Business briefs: J&J, Manhattan Research, plus July job cuts
Johnson & Johnson said it will sell off its feminine-hygiene unit today to Energizer Holdings, Inc. The brands included in the buyout are Stayfree, Carefree and o.b. Collective price tag: $185 million. Energizer already owns the Playtex product line and plans to combine the new brands into that business to expand its presence in the category. The deal is estimated to close in the fourth quarter.
Manhattan Research unveiled a study today, surveying 1,831 physicians online on how sales reps can better utilize the iPad for e-detailing. Findings show tablet presentations are failing docs due to unimpressive content, and that the "sales dance is frequently clumsy." Content must be “crisp, with intuitive navigation, responsive design, and attention to basics,” like fonts and distance from eye to screen. Among other insights, physicians said they don't use pharma resources (branded product websites) because of concerns about bias and because they aren't sure they'll find the information they need.” MDs are looking for assistance in navigating macro trends like ACOs, and the shift from fee-for-service reimbursement toward qualitative incentives. Life science companies "must be aware of how these trends are impacting their customers and how they can help healthcare professionals adapt to this fast-changing world.”
Challenger Grey & Christmas' July job-cut report shows workforce reductions were led by the healthcare sector, which planned to shed 6,843 jobs last month. This represents the “highest number of cuts for this sector since 9,558 healthcare job cuts were recorded in November 2009,” the advisory firm noted in a press release. The consultancy stated that healthcare organizations have now cut 29,794 jobs this year—which is 59% more than the 18,770 planned job cuts announced by this time last time year. Challenger says a number of factors hurt hospitals' bottom line: cuts in Medicare reimbursements due to sequestration and reform; state cuts in Medicaid funding; and fewer patients as high-deductible insurance policies discourage them from seeking health services.
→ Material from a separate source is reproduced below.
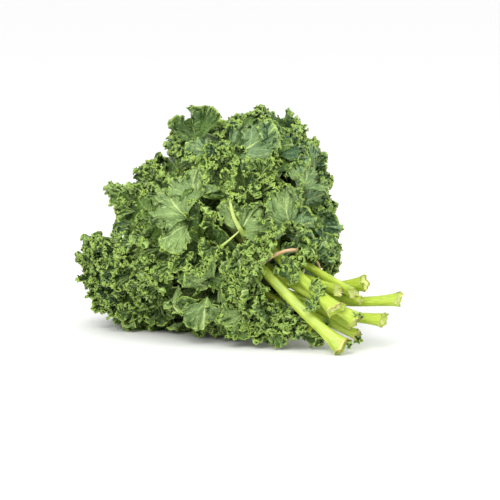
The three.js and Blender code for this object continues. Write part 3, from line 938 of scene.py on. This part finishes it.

Molecular diagnostics company Cepheid rolled out its “Ride Against TB” campaign in tandem with the American Lung Association (ALA) at the American Association for Clinical Chemistry and American Society for Clinical Laboratory Science annual meeting in Houston. The campaign aims to raise awareness on the “need for improved diagnostic solutions for the rapid detection of tuberculosis,” and to raise funds to benefit the ALA. The campaign features Paul Teutul Jr. of Paul Jr. Designs, who recently starred in the TV show American Chopper. The campaign also features a contest to win a new custom bike. Contestants will also have an opportunity to donate directly to the ALA.